Lesson 3: Data Preparation
Getting started: Cleaning the data
Once we understand the problem we are trying to solve, and have identified and collected the data, we must clean the data. We do this by identifying any quality issues with the dataset. Is there anything unusual about the data in the dataset?
Some examples of data quality issues are:
- Missing values: Values that display 0, blank, NA, or null values when we expect an actual value
- Irregular cardinality: Multiple words referring to the same value, for example: Male, male, M, m, man, men, boy.
- Outliers: Extremely high or low values that may be unexpected. These values can really skew the results of our dataset.
How we clean data
Multiple approaches are used to clean data.
Missing Values
The methods for handling missing data are:
- Check the % of missing values for a given column or feature.
- Drop features: Drop any features that have missing values.
- Drop instances: Apply complete case analysis.
- Derive missing indicators: Derive a missing indicator from features with missing values.
- Imputation
- Replace missing feature values with a plausible estimate
- The most common approach if undecided would be to replace missing feature values with a measure of central tendency of feature (e.g., average, median, mode)
- However, this would not be recommended to use on features missing more than 30% of their values
- And if you have a feature/column in the dataset/data frame with more than 50% of their values missing, we should drop this feature as it would skew the data
Irregular cardinality
The number of distinct or unique values present for a feature in a data set. Cardinality can be low or high:
- Low cardinality: Examples include categorical features incorrectly labelled as numeric (continuous) or vice-versa. For example, 1 to signify male, 0 to signify female.
- High cardinality: Having a lot of distinct values. For example, gender having six different levels but also being inconsistent, such as, male, female, M, F, m, f.
Outliers
Extreme high or low feature values in a data set. These can be as a result of invalid data (e.g. data entry errors) or they can be valid data (e.g. huge salaries). We use a technique called Clamping to deal with these values.
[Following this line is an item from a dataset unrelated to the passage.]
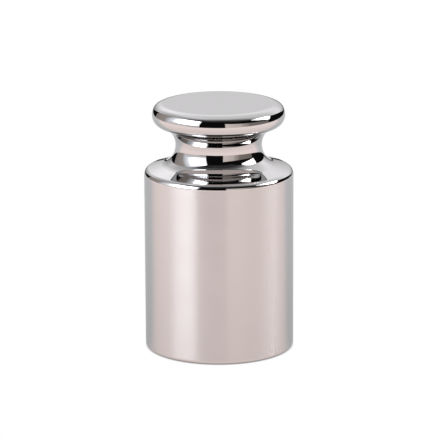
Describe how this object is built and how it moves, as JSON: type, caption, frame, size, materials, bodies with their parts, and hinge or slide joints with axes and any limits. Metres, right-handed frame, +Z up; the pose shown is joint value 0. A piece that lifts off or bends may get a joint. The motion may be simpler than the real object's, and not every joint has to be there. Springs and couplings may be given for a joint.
{
  "type": "calibration weight",
  "caption": "Polished steel cylinder mass with a round groove and a flat-topped knob for lifting, used to check and adjust weighing scales.",
  "frame": {"origin": "centre of the flat base", "axes": "+Z up along the turning axis, from the base to the knob; +X and +Y are any two level directions"},
  "size_m": [0.038, 0.038, 0.0634],
  "materials": {
    "steel": "polished"
  },
  "bodies": {
    "root": {"weight": "steel"}
  },
  "joints": []
}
- Replace all values above/below an upper/lower threshold, removing outliers.
- For feature A, and thresholds lower and upper xxxxxxxxxxxx
- Thresholds set based on domain-knowledge or data distribution
Basic workflow for addressing a dataset
- Describe the features within the dataset.
- Identify data quality issues withing the dataset and the features.
- Correct data quality issues due to invalid data.
- Recored data quality issues due to invalid data in a data quality plan along with potential handling strategies.
- Does enough good quality data exist to continue with a project?
- If so, once the dataset has been cleaned, it ould be used for modeling.